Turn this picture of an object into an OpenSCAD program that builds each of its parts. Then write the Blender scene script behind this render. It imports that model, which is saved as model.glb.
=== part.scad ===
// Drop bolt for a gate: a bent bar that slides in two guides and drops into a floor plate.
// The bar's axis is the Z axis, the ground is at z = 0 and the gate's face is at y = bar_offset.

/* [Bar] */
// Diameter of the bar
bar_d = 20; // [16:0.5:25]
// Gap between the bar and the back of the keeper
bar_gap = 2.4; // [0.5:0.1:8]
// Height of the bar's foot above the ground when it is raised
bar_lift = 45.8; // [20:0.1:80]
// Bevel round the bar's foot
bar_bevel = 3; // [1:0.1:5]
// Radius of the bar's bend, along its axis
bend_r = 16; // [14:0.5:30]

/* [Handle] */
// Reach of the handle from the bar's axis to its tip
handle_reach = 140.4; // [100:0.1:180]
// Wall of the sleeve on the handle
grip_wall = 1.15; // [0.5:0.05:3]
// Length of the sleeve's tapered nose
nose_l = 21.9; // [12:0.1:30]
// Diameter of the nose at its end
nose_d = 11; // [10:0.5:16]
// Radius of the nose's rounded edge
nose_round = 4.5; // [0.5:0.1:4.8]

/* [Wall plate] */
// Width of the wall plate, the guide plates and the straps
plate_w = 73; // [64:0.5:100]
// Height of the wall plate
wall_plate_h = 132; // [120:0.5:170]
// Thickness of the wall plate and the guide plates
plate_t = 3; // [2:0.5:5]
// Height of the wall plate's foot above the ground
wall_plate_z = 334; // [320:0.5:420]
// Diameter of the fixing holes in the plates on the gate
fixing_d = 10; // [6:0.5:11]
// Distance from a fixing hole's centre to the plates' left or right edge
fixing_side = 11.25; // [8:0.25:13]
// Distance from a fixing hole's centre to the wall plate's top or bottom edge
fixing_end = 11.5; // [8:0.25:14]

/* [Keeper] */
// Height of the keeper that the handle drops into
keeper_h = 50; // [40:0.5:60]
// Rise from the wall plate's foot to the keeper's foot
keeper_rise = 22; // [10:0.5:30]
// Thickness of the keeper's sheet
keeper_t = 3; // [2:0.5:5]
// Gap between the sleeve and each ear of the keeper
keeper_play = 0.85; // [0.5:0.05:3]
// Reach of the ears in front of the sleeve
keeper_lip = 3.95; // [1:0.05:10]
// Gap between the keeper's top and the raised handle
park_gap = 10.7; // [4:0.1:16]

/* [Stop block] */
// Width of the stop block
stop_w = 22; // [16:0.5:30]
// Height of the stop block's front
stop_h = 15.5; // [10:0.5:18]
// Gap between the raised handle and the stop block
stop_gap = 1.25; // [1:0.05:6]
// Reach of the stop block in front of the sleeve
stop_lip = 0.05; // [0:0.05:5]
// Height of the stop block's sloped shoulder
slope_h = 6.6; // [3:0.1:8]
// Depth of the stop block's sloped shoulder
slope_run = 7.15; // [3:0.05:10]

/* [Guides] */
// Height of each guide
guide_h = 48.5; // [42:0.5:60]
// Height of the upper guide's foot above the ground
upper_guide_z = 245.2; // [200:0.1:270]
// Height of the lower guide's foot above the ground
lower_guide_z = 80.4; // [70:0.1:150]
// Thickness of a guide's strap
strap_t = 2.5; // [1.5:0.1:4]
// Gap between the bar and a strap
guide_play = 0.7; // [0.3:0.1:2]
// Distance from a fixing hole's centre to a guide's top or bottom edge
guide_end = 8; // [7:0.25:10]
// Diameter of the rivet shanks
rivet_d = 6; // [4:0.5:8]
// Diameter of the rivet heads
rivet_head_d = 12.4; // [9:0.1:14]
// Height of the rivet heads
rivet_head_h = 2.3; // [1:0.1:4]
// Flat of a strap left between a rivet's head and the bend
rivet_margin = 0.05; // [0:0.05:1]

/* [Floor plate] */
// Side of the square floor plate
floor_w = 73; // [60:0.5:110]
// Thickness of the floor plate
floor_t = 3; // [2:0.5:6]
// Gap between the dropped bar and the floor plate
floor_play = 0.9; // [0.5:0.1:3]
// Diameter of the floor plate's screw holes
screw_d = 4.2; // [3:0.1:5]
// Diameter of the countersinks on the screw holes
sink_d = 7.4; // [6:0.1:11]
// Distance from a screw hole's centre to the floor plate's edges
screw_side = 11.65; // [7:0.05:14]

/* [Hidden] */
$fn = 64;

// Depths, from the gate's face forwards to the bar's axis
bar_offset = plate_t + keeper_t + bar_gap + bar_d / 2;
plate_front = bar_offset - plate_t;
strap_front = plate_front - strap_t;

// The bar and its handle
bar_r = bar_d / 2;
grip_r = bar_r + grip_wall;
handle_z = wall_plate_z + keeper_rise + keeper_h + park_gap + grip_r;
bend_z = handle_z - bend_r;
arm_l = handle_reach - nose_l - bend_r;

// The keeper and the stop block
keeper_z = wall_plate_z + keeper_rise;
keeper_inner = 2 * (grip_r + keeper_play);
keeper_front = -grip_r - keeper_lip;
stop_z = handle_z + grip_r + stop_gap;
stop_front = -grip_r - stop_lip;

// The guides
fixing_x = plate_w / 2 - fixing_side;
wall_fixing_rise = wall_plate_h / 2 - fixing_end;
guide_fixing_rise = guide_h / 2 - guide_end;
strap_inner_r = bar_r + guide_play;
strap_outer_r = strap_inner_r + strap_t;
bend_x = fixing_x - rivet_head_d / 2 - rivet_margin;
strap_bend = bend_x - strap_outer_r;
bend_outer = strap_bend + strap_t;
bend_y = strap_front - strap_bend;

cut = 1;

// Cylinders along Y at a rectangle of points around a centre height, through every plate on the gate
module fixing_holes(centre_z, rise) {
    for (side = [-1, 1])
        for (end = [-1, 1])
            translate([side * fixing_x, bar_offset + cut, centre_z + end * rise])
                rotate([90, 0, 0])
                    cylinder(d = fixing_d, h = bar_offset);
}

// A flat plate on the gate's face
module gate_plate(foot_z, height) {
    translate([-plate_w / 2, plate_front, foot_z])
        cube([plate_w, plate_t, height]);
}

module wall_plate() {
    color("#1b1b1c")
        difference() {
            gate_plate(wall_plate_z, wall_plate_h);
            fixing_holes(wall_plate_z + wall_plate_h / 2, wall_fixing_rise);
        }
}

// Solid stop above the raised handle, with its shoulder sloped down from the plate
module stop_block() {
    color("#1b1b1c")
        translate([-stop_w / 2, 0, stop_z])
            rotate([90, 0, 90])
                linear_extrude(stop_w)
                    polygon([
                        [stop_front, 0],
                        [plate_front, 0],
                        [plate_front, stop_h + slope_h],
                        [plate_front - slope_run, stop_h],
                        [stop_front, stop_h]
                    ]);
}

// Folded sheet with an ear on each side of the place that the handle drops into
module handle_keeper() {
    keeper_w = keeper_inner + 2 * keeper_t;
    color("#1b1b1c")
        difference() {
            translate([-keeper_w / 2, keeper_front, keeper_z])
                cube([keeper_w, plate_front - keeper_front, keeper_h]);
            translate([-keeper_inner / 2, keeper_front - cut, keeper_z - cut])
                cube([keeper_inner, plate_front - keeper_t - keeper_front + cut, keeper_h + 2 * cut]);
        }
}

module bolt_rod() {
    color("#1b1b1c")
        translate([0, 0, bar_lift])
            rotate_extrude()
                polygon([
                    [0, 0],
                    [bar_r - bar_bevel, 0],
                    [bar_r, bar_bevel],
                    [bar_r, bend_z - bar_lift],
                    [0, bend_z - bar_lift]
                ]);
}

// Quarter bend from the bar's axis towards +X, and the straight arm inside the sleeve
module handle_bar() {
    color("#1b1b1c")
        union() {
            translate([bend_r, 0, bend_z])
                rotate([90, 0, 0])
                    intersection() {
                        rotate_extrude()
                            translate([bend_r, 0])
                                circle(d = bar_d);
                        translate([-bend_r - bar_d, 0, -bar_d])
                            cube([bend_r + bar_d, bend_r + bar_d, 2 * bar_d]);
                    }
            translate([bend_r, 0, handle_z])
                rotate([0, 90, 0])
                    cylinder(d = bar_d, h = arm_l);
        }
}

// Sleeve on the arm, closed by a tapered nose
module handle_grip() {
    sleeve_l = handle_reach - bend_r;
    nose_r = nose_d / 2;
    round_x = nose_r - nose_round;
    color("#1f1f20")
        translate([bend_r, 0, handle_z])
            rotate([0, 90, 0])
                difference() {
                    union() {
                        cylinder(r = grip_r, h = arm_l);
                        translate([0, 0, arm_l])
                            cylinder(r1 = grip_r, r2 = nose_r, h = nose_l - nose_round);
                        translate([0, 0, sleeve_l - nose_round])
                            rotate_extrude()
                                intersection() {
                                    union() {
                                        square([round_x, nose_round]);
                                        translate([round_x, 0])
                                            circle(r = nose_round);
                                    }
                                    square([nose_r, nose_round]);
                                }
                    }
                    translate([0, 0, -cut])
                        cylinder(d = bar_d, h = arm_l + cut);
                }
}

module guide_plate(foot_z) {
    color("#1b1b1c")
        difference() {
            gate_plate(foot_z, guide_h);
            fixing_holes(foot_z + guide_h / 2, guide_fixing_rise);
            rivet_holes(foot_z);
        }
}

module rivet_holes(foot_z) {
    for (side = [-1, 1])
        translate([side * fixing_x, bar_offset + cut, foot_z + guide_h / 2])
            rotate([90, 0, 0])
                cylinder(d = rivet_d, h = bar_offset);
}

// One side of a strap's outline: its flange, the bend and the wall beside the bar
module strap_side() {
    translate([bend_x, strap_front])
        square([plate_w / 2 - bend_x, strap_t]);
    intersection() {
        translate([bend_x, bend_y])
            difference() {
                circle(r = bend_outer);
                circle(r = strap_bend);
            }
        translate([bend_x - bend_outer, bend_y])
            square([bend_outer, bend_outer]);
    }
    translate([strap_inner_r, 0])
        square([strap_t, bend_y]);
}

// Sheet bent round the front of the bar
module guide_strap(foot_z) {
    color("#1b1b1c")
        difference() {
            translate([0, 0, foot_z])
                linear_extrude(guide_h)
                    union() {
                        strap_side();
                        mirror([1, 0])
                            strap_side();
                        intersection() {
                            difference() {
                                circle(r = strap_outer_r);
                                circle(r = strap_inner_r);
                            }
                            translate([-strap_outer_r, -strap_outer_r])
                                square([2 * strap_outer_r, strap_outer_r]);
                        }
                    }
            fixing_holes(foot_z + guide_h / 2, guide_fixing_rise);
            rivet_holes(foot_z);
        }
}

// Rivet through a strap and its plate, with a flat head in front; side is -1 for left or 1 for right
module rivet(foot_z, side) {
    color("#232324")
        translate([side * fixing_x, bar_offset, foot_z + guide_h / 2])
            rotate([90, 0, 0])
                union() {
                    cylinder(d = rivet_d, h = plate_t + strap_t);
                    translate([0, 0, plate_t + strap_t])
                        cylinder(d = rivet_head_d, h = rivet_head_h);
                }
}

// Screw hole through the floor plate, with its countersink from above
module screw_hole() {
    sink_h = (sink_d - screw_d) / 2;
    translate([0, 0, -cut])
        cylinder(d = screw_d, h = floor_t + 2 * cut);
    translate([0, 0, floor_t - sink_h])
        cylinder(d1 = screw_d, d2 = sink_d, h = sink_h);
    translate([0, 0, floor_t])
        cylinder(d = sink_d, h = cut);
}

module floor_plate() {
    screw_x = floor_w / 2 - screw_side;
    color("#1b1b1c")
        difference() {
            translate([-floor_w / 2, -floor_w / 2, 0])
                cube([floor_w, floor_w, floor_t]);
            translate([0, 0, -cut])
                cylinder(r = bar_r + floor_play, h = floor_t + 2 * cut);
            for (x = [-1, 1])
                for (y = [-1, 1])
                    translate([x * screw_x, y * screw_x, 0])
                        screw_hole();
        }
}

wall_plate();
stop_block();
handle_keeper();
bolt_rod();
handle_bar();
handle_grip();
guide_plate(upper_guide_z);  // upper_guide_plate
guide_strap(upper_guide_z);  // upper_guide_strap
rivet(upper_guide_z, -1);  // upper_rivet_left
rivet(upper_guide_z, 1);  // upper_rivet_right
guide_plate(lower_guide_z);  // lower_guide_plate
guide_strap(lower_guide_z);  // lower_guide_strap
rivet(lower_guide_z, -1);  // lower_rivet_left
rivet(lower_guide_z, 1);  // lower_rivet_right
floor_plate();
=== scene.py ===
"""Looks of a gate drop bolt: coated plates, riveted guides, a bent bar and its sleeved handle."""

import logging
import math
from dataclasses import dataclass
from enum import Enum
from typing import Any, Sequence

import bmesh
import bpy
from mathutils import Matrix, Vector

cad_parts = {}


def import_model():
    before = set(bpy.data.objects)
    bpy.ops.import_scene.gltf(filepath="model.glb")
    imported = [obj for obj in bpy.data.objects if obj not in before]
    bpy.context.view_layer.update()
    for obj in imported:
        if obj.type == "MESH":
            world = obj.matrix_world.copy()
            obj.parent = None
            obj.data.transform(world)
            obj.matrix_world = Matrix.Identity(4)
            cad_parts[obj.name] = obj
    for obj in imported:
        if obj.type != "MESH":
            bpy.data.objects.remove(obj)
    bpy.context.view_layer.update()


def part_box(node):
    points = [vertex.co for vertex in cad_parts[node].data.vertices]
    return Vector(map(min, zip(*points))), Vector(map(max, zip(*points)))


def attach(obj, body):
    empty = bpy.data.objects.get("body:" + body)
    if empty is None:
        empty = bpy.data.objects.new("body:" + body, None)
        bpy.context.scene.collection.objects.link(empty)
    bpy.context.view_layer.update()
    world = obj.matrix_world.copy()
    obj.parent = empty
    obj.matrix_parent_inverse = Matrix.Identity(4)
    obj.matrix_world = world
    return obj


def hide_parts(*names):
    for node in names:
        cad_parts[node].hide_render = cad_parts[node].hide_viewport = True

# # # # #

* **Exercise directions**
Write out exactly the lines from the one with "wall_plate();" through the one with "before = set(bpy.data.objects)", including both, and no others.

* **Reply**
wall_plate();
stop_block();
handle_keeper();
bolt_rod();
handle_bar();
handle_grip();
guide_plate(upper_guide_z);  // upper_guide_plate
guide_strap(upper_guide_z);  // upper_guide_strap
rivet(upper_guide_z, -1);  // upper_rivet_left
rivet(upper_guide_z, 1);  // upper_rivet_right
guide_plate(lower_guide_z);  // lower_guide_plate
guide_strap(lower_guide_z);  // lower_guide_strap
rivet(lower_guide_z, -1);  // lower_rivet_left
rivet(lower_guide_z, 1);  // lower_rivet_right
floor_plate();
=== scene.py ===
"""Looks of a gate drop bolt: coated plates, riveted guides, a bent bar and its sleeved handle."""

import logging
import math
from dataclasses import dataclass
from enum import Enum
from typing import Any, Sequence

import bmesh
import bpy
from mathutils import Matrix, Vector

cad_parts = {}


def import_model():
    before = set(bpy.data.objects)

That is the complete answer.